Article 160. Cooperation on Increased Transparency
The Parties agree to cooperate in bilateral and multilateral fora on ways to increase transparency in trade matters.
Chapter IX. Administration of the Agreement
Article 161. The Joint Committee
1. The Parties hereby establish the EFTA-Chile Joint Committee, comprising Ministers of each Party, or senior officials delegated by them for this purpose.
2. The Joint Committee shall:
(a) supervise the implementation of this Agreement and evaluate the results obtained in its application;
(b) oversee the further elaboration of this Agreement;
(c) endeavour to resolve disputes that may arise regarding the interpretation or application of this Agreement;
(d) supervise the work of the sub-committees and working groups established or created under this Agreement; and
(e) carry out any other function assigned to it under this Agreement.
3. The Joint Committee may decide to set up such sub-committees and working groups as it considers necessary to assist it in accomplishing its tasks. The Joint Committee may seek the advice of non-governmental persons and groups.
4. The Joint Committee shall establish its rules of procedure. (11) It may take decisions as provided for in this Agreement. On other matters the Joint Committee may make recommendations. The Joint Committee shall take decisions and make recommendations by consensus.
5. Subject to the provisions set out in Annex XV, the Joint Committee may amend the Annexes and the Appendices to this Agreement.
6. The Joint Committee shall meet whenever necessary but normally every two years. The regular meetings of the Joint Committee shall alternate between Chile and an EFTA State.
7. Each Party may request at any time, through a notice in writing to the other Parties, that a special meeting of the Joint Committee be held. Such a meeting shall take place within 30 days of receipt of the request, unless the Parties agree otherwise.
Article 162. The Secretariat
1. The Parties hereby establish a Secretariat of this Agreement, comprising the competent organs referred to in Annex XVI.
2. All communications to or by a Party shall be sent through the respective competent organs unless otherwise provided for in this Agreement.
Chapter X. Dispute Settlement
Article 163. Scope
1. This Chapter shall apply with respect to the avoidance or the settlement of all disputes arising from this Agreement between one or several EFTA States and Chile.
2. The Parties shall at all times endeavour to agree on the interpretation and application of this Agreement, and shall make every attempt through co-operation and consultations to arrive at a mutually satisfactory resolution of any matter that might affect its operation.
3. This Chapter shall not apply to Articles 12,14(1), 15(1), 17(3), 18(1), 28(1) and 157(1) and (2).

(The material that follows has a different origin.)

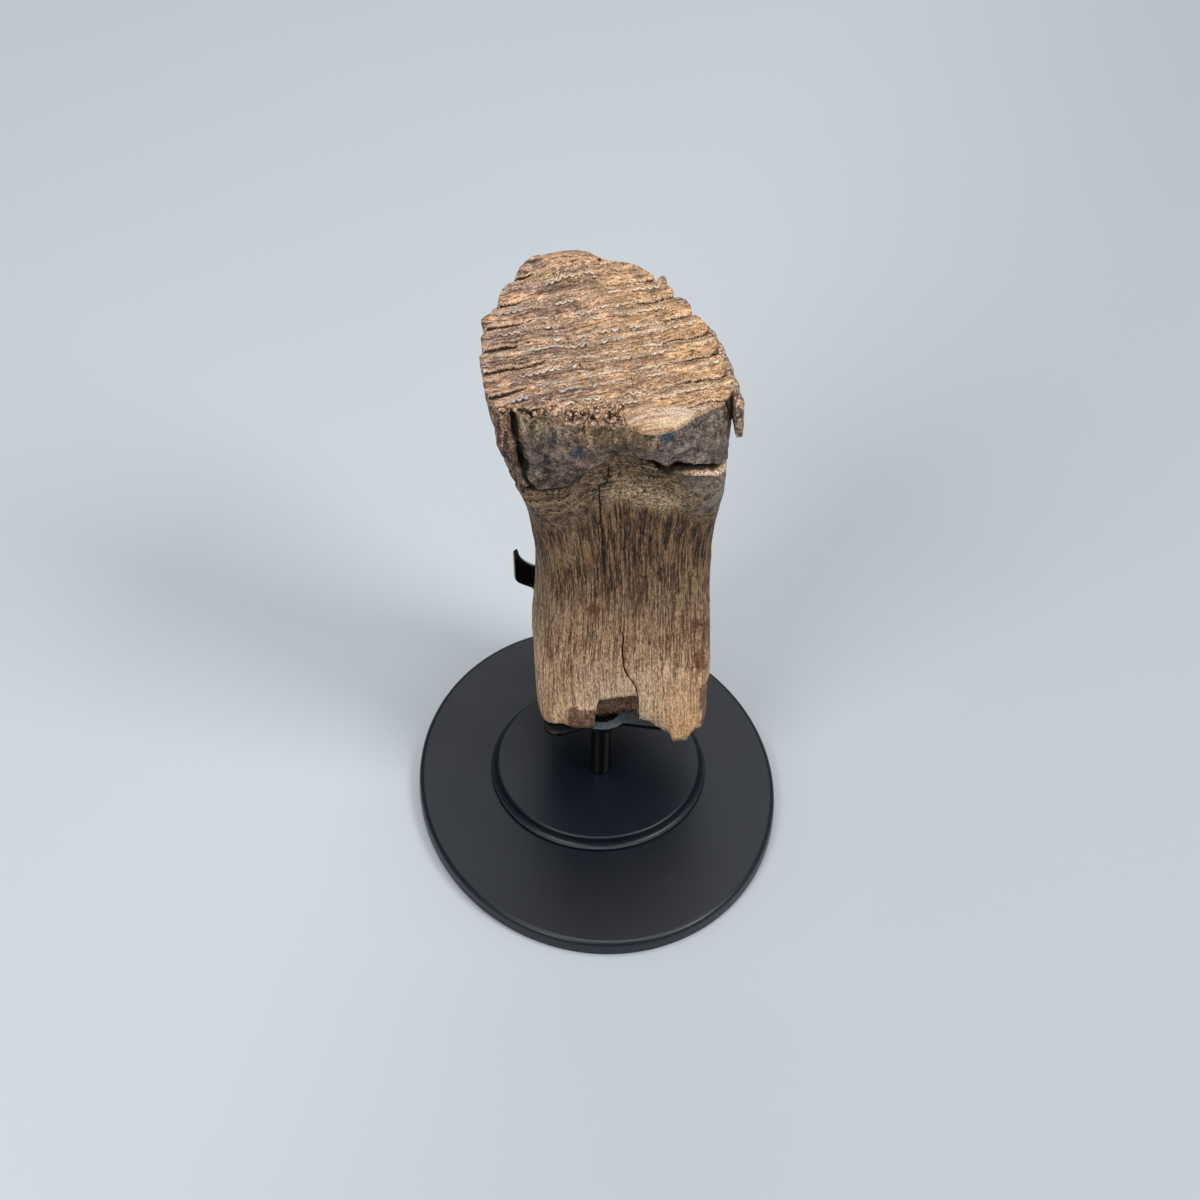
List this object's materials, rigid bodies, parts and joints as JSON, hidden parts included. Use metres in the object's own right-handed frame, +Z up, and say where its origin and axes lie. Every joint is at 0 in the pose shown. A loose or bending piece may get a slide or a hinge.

Article 164. Choice of Forum
1. Disputes on the same matter arising under both this Agreement and the WTO Agreement, or any agreement negotiated thereunder, to which the Parties are party, may be settled in either forum at the discretion of the complaining Party. The forum thus selected shall be used to the exclusion of the other.
2. Once dispute settlement procedures have been initiated under this Agreement pursuant to Article 167 or dispute settlement proceedings have been initiated under the WTO Agreement, the forum selected shall be used to the exclusion of the other.